Since her first field experience monitoring piping plovers on Cape Cod, she has had the opportunity to work with wildlife in the Appalachian Mountains, the Aleutian Islands, Hawaii, and Palau, among other places. In her dissertation research at the University of California Santa Cruz, Erin used global datasets to investigate the costs and outcomes of protected area designations, the role of invasive mammals in driving species extinctions on islands, and the cost-effectiveness of invasive mammal eradications on islands globally. She has also worked on threatened species conservation on Australian islands, financial investments in coastal green infrastructure, and natural resource management in California’s Central Valley.

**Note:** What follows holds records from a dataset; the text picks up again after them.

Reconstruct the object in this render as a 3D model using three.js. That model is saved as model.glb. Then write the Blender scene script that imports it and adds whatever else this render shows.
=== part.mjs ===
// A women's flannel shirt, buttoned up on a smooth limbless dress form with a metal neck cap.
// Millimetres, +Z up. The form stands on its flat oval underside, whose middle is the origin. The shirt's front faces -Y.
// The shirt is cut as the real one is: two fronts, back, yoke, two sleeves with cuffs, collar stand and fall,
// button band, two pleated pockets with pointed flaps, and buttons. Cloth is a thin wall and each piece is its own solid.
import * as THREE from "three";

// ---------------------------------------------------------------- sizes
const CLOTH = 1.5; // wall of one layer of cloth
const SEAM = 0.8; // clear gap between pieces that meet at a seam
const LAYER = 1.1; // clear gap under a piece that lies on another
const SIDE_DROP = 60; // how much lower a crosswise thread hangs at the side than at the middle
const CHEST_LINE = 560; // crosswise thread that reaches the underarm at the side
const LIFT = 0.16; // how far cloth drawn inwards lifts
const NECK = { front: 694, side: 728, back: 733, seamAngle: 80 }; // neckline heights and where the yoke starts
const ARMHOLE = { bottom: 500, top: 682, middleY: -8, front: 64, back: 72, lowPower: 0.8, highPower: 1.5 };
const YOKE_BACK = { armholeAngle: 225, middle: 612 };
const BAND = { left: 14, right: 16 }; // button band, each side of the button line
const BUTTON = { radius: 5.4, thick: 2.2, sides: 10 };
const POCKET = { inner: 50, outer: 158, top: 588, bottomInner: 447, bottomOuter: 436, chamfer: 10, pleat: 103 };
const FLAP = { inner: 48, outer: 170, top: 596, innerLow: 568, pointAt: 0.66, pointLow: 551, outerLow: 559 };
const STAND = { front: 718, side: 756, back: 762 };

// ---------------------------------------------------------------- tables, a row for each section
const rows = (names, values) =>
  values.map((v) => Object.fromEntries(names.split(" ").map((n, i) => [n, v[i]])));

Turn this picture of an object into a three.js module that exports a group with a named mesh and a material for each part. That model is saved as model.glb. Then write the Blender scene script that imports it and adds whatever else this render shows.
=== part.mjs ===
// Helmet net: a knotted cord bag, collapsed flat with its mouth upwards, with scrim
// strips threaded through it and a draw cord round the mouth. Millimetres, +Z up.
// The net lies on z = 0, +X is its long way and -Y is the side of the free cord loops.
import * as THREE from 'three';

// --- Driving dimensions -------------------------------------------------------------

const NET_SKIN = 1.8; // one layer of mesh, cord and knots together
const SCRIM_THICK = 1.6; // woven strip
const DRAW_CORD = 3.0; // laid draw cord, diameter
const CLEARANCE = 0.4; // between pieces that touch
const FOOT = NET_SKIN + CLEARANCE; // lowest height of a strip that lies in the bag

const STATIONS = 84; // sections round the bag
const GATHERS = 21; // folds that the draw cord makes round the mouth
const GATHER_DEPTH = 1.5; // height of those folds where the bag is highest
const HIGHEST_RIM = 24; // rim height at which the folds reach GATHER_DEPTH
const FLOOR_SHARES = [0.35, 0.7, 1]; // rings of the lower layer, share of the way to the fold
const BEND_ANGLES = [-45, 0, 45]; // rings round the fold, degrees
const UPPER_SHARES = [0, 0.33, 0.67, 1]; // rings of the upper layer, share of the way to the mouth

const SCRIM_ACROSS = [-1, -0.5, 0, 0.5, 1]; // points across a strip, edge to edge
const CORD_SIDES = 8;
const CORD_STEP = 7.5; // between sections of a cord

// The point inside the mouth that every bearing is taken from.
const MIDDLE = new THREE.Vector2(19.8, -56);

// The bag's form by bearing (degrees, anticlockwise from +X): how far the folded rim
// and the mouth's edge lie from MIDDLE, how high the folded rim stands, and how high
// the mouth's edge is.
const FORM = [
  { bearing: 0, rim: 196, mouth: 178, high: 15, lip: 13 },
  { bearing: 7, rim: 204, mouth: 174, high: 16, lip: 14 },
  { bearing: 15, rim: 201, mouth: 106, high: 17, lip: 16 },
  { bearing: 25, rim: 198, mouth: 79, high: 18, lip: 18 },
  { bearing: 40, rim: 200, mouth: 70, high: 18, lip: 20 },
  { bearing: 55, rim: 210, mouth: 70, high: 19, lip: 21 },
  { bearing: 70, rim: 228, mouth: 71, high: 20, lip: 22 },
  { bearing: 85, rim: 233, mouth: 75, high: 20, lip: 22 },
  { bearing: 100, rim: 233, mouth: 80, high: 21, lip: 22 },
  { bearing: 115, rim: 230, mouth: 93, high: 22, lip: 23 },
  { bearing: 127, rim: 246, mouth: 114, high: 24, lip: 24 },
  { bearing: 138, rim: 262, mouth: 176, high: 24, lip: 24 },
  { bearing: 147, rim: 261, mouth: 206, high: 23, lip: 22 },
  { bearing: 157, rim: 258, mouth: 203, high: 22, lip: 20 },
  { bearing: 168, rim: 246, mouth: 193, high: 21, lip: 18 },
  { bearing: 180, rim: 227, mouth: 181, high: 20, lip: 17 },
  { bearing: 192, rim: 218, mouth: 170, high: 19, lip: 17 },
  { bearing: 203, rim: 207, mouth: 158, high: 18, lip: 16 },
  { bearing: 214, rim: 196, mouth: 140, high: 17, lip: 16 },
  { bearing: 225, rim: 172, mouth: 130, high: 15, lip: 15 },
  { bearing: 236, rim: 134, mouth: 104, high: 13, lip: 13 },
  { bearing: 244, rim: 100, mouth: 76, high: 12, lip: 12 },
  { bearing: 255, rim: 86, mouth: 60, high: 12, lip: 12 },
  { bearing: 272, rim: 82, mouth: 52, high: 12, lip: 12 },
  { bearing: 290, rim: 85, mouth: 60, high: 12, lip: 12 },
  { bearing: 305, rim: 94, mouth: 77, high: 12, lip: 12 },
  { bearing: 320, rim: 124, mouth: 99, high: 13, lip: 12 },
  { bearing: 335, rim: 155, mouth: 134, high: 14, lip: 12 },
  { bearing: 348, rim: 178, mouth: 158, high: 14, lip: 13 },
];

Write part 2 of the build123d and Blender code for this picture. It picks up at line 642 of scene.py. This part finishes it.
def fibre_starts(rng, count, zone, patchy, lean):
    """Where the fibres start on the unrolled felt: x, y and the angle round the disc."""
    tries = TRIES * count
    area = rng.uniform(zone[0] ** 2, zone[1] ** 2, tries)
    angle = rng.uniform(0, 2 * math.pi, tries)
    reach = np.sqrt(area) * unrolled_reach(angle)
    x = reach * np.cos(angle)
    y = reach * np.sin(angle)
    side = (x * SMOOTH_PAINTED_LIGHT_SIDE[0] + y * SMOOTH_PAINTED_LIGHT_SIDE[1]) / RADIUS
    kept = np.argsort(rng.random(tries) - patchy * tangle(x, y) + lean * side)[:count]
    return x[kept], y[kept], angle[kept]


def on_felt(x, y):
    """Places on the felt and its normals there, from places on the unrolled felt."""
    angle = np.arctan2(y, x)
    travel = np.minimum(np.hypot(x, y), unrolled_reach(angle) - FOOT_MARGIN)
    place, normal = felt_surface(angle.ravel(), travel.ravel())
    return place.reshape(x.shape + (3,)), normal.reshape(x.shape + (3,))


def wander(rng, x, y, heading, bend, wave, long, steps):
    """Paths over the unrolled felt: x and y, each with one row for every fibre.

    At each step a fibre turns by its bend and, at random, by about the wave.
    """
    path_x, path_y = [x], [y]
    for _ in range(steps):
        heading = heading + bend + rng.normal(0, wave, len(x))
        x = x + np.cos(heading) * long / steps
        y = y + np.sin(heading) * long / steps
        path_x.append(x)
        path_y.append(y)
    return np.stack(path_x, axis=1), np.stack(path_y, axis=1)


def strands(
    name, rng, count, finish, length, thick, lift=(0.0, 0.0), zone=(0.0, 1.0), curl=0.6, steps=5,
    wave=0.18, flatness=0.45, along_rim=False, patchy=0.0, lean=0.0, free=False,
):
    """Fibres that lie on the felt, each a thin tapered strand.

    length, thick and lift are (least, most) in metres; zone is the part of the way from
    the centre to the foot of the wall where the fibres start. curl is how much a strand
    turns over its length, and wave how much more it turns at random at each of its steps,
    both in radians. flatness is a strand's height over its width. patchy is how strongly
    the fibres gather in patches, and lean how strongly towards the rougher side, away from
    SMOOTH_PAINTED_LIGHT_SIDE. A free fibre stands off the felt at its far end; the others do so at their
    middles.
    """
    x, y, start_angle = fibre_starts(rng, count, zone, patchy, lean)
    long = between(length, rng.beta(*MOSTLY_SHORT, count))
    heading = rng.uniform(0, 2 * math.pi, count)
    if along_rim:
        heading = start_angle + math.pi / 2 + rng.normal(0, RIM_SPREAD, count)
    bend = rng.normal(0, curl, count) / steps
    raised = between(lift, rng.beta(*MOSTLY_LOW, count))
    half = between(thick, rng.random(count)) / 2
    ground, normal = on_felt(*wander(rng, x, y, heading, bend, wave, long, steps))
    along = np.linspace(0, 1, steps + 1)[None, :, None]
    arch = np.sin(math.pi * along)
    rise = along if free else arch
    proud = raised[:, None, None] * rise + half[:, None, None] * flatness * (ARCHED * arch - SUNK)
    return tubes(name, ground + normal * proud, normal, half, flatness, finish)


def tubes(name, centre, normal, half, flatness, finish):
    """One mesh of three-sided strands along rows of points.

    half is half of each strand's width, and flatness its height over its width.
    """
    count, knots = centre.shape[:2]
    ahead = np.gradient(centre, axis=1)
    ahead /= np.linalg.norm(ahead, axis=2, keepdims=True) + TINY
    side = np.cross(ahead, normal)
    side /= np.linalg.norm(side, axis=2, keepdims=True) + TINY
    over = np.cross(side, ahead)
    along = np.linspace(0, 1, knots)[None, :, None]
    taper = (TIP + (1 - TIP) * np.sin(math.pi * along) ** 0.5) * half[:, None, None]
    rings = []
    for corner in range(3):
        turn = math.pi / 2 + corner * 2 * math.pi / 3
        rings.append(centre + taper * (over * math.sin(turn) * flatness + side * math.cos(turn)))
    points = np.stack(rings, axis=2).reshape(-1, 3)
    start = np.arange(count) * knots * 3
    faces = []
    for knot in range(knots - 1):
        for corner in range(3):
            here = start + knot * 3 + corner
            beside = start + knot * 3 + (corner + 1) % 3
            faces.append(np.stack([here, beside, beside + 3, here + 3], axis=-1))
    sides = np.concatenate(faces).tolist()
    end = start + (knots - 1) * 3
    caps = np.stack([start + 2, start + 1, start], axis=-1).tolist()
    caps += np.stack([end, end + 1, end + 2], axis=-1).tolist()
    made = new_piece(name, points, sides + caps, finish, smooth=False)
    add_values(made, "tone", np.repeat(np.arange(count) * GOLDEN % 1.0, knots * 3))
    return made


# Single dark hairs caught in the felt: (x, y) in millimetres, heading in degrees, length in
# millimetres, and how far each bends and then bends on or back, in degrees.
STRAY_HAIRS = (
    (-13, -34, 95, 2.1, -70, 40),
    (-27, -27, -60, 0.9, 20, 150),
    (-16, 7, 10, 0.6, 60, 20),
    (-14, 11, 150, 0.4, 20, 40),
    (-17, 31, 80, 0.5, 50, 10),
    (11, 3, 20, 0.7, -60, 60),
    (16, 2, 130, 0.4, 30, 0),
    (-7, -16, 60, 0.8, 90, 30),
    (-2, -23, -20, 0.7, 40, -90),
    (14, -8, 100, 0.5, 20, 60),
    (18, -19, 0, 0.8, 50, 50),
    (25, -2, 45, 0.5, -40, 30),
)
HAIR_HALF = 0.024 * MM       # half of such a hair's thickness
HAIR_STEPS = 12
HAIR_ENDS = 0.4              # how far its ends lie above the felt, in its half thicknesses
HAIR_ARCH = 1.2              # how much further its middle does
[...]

At Rainforest Trust, Erin’s focus is using long-term financial, ecological, and spatial data to better understand the costs and conservation impacts of Rainforest Trust’s portfolio of protected areas.
Erin has a Ph.D. in Ecology and Evolutionary Biology from UC Santa Cruz and a BA in Biology from Yale University. She lives in beautiful Corvallis, Oregon, where she spends much of her time hiking and canoeing with her husband and dog. She also enjoys running, playing cello, and trying out local wineries.